Two members of a violent Bronx gang chillingly vowed to kill the young son and pregnant wife of a witness who helped convict a crew leader of murder, the feds said Wednesday.
Tyshawn “Ty Boogie” Palmer, 32, and Hassan “Twin” Brown, 34, were nabbed for posting the brazen threats on Instagram during the recent Manhattan federal court trial of Lamar “Black” Williams, 35, a leader of the “Mac Ballers” sect of the Bloods.
“We gon killa season at that lil n—ga school,” the two gangbangers posted alongside a photo of the witness and his young child, a kindergarten student, prosecutors allege.

Palmer, Brown and other Mac Ballers members also posted a photo of the key witnesses’ pregnant wife at her baby shower, and several messages calling the witness a “rat” and a “snitch,” court papers say.
“They issued brazen threats of death for all to see,” said Jay Clayton, the US Attorney for the Southern District of New York, at a news conference Wednesday afternoon. “This is a serious crime, one that undermines all that we hold dear in our justice system.”
The witness testified during the nine-day-trial despite the threats, and Williams was convicted Feb. 11 of all of the charges he’d faced, including that he murdered 28-year-old Rasheed Barton in a targeted hit on East 174th Street and Bronx River Avenue on Aug.11, 2013.
The purported Mac Ballers honcho was found guilty of murder in aid of racketeering, which carries a mandatory minimum sentence of life in prison, as well as murder through use of a firearm and racketeering conspiracy.

Palmer and Brown were arrested Wednesday morning by members of the US Marshals Service — which is tasked with ensuring the safety of trial witnesses and jurors — in Hackensack, New Jersey and the Bronx, respectively. Both were held without bail after making their first appearance in Manhattan federal court Wednesday afternoon.
Federal agents with the SDNY, as well as NYPD officers, also worked on the case.
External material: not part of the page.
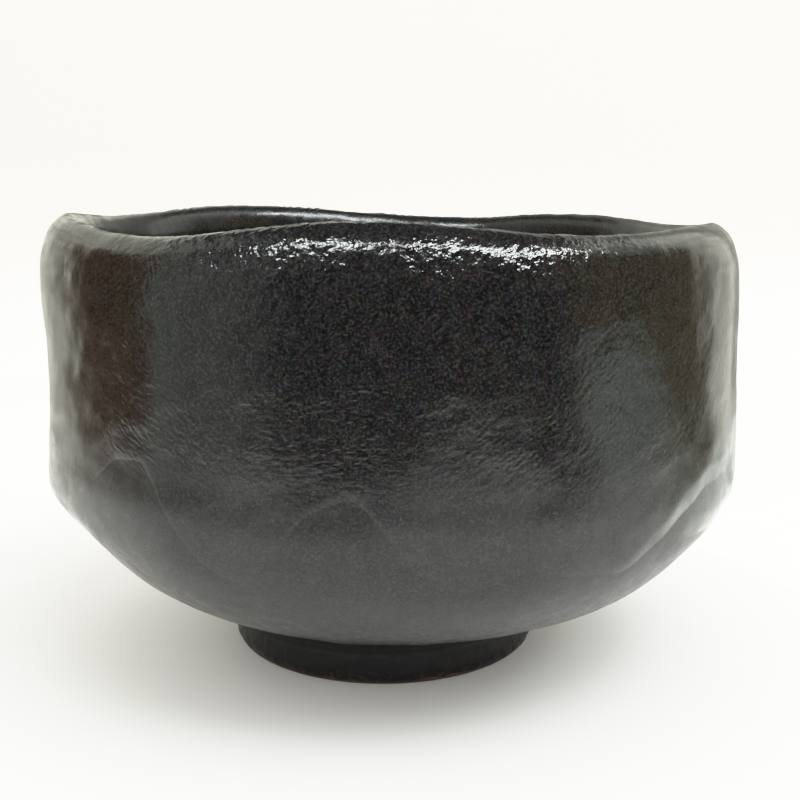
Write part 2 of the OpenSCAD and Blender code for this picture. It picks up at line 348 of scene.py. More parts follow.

“The alleged actions taken by the defendants to intimidate witnesses and their family members with violence are a deliberate attack on the integrity of our judicial system,” NYPD Commissioner Jessica Tisch said in a statement.
Both alleged gangsters face up to life in prison if convicted of witness tampering and witness retaliation.
Attorneys repping them in court could not immediately be reached for comment.